/---

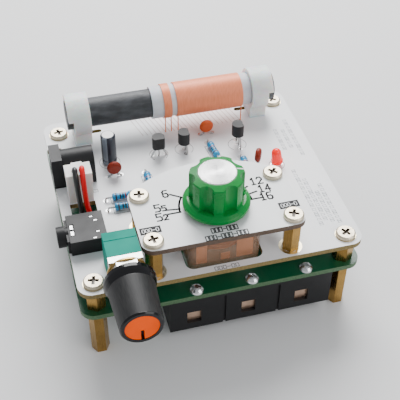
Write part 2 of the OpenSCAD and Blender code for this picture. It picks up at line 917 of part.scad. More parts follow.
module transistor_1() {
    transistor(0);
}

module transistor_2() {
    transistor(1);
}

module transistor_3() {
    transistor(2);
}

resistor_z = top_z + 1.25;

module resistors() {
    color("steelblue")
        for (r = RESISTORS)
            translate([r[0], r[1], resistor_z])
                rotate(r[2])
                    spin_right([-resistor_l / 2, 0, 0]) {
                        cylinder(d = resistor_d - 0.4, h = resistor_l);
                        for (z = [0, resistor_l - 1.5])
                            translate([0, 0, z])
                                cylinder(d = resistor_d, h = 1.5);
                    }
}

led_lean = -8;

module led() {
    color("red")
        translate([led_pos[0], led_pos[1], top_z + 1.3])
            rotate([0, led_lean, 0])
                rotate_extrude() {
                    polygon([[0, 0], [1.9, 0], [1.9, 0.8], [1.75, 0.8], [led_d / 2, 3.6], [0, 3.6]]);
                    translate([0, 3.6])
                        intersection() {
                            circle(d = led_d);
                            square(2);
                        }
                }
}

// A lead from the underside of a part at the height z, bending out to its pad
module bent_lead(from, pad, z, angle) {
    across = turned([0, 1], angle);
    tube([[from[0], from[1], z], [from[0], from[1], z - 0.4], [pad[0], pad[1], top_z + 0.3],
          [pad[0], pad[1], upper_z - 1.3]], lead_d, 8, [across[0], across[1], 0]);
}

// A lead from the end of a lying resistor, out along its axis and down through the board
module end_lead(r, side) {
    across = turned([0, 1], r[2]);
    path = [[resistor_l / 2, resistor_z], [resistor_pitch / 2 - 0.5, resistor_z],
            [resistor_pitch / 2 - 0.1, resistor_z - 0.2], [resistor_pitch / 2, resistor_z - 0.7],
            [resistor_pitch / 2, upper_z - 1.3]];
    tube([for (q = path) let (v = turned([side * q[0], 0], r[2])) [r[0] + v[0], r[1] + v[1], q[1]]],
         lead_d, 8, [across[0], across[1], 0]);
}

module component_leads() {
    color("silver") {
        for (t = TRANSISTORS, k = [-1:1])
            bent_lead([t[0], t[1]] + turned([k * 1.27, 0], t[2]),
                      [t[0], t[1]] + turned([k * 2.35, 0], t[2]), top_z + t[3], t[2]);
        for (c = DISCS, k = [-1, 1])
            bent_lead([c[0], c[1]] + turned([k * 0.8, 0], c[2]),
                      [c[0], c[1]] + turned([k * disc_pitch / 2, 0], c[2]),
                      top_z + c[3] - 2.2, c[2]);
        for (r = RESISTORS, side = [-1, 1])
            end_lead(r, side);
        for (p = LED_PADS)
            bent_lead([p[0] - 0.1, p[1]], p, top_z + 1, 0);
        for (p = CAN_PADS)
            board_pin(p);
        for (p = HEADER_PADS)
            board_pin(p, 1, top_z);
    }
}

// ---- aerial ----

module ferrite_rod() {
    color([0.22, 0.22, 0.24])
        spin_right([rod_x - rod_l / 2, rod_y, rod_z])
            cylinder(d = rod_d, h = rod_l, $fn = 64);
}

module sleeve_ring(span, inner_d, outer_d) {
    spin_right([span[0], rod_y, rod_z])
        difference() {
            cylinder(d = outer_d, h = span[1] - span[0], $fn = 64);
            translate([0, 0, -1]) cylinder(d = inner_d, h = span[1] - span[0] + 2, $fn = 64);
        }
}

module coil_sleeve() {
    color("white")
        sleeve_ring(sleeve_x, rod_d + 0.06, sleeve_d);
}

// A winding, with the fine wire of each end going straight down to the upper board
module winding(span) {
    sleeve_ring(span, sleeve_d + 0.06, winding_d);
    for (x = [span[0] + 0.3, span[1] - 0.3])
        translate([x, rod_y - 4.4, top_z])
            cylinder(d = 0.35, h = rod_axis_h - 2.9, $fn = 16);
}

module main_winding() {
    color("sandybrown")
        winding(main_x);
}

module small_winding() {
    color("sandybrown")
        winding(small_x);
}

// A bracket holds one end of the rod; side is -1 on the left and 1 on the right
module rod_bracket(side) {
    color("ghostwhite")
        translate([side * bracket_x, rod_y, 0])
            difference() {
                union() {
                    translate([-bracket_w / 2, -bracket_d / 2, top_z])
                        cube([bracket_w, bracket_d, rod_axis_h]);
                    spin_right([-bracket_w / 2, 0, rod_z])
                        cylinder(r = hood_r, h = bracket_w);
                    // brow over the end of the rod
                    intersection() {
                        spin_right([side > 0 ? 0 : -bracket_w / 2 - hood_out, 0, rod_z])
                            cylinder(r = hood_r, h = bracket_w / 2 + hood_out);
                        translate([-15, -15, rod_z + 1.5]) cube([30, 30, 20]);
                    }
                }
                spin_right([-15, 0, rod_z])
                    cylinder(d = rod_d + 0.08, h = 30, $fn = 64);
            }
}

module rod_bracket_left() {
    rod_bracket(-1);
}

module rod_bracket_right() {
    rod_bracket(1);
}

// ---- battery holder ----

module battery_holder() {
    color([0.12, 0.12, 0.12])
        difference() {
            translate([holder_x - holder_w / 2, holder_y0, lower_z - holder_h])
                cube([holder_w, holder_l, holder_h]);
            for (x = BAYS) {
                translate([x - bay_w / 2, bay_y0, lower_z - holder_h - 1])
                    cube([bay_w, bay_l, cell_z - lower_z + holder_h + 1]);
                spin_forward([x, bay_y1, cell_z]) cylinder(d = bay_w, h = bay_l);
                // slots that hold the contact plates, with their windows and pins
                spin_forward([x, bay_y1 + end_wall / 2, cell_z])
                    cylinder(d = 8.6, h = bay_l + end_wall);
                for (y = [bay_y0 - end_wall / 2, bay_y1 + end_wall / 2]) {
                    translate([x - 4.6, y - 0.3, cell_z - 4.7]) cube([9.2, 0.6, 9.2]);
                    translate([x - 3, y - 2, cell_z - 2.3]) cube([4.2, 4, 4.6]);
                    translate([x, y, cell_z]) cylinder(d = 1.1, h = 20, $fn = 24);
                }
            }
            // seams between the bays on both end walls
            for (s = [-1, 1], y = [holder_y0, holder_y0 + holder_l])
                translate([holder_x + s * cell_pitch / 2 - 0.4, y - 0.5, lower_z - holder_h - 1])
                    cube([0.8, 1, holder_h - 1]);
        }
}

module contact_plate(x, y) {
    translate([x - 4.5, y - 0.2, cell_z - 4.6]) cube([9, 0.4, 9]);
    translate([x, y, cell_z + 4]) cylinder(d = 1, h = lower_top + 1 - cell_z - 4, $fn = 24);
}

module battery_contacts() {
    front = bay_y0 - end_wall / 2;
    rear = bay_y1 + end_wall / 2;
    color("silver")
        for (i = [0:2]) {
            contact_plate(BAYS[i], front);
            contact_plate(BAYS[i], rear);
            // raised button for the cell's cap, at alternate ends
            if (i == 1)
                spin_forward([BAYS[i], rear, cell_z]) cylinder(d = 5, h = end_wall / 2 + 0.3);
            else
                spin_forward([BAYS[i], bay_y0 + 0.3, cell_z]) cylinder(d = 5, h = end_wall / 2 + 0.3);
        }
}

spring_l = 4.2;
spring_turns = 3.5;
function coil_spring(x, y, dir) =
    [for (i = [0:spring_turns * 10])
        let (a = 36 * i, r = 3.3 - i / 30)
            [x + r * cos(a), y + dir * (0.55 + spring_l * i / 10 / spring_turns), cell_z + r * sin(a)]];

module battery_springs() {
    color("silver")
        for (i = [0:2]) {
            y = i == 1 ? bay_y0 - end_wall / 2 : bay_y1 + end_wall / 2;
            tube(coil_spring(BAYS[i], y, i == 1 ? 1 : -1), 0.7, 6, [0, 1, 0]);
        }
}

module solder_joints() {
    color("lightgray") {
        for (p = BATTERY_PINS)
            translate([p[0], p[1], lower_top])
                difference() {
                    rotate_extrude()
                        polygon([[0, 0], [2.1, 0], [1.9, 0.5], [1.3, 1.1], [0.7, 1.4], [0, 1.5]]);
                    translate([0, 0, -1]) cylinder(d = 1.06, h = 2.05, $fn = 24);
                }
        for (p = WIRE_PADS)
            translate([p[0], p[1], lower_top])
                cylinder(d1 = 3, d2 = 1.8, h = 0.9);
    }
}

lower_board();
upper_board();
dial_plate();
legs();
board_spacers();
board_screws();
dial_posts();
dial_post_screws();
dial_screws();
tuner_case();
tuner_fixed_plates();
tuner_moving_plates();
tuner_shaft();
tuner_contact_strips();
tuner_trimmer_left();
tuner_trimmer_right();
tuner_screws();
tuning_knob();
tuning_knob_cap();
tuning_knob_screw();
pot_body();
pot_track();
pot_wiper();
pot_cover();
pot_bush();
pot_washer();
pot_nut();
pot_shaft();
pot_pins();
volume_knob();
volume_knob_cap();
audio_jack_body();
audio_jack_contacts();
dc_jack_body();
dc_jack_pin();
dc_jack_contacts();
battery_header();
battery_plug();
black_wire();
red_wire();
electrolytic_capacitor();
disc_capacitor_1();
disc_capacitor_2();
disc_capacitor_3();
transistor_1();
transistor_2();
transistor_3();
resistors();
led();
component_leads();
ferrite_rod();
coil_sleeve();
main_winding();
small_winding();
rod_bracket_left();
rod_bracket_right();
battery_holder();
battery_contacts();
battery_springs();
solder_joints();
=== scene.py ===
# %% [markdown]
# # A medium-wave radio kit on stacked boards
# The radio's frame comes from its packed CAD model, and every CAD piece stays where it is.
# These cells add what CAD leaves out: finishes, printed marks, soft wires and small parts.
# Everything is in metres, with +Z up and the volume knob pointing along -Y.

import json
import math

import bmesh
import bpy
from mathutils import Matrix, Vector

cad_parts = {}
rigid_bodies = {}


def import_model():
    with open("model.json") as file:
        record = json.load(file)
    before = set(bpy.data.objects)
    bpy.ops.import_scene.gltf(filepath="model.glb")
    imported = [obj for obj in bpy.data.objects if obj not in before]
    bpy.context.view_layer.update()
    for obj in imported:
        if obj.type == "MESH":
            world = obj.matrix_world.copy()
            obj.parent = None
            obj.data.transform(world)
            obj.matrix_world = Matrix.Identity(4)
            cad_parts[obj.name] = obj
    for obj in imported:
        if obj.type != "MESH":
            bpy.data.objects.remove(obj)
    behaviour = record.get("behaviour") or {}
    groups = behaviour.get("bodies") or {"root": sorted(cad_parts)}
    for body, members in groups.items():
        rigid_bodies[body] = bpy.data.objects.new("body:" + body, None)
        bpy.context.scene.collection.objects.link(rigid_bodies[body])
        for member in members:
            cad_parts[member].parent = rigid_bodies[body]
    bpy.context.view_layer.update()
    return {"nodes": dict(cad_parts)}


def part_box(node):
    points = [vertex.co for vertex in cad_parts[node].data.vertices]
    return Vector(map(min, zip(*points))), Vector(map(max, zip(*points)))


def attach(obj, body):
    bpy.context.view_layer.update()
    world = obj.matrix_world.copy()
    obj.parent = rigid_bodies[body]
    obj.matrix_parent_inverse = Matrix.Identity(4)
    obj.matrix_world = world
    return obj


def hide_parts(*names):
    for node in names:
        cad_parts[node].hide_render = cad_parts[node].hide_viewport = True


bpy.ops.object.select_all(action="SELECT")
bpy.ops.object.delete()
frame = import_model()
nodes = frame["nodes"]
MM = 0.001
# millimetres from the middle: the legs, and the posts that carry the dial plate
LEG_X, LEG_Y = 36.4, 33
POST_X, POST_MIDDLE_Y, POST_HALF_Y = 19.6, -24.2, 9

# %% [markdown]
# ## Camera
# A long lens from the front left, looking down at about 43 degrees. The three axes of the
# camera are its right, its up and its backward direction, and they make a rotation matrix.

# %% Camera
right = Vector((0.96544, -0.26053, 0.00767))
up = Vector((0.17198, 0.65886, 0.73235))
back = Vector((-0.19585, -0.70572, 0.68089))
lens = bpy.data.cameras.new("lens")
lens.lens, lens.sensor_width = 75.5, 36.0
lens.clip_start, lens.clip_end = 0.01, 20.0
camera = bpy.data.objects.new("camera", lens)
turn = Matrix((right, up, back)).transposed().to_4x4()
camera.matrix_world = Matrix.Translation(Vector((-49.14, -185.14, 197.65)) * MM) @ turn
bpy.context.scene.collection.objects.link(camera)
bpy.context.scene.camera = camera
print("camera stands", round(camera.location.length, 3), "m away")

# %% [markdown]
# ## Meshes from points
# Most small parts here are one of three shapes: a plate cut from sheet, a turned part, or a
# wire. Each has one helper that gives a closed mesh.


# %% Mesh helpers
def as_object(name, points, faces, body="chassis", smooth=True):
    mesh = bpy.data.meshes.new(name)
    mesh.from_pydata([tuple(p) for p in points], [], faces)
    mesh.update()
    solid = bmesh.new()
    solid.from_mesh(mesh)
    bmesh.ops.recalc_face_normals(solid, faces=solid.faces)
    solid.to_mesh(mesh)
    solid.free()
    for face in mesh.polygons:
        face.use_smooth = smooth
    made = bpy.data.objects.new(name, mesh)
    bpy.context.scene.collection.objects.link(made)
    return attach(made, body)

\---

» **What is being asked**
From the first line above through the line that contains "led_lean = -8;", quote each line exactly. Output nothing more.

» **Task solution**
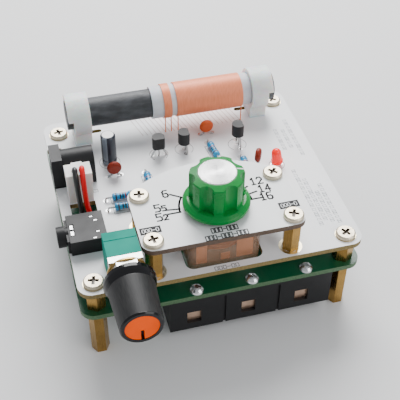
Write part 2 of the OpenSCAD and Blender code for this picture. It picks up at line 917 of part.scad. More parts follow.
module transistor_1() {
    transistor(0);
}

module transistor_2() {
    transistor(1);
}

module transistor_3() {
    transistor(2);
}

resistor_z = top_z + 1.25;

module resistors() {
    color("steelblue")
        for (r = RESISTORS)
            translate([r[0], r[1], resistor_z])
                rotate(r[2])
                    spin_right([-resistor_l / 2, 0, 0]) {
                        cylinder(d = resistor_d - 0.4, h = resistor_l);
                        for (z = [0, resistor_l - 1.5])
                            translate([0, 0, z])
                                cylinder(d = resistor_d, h = 1.5);
                    }
}

led_lean = -8;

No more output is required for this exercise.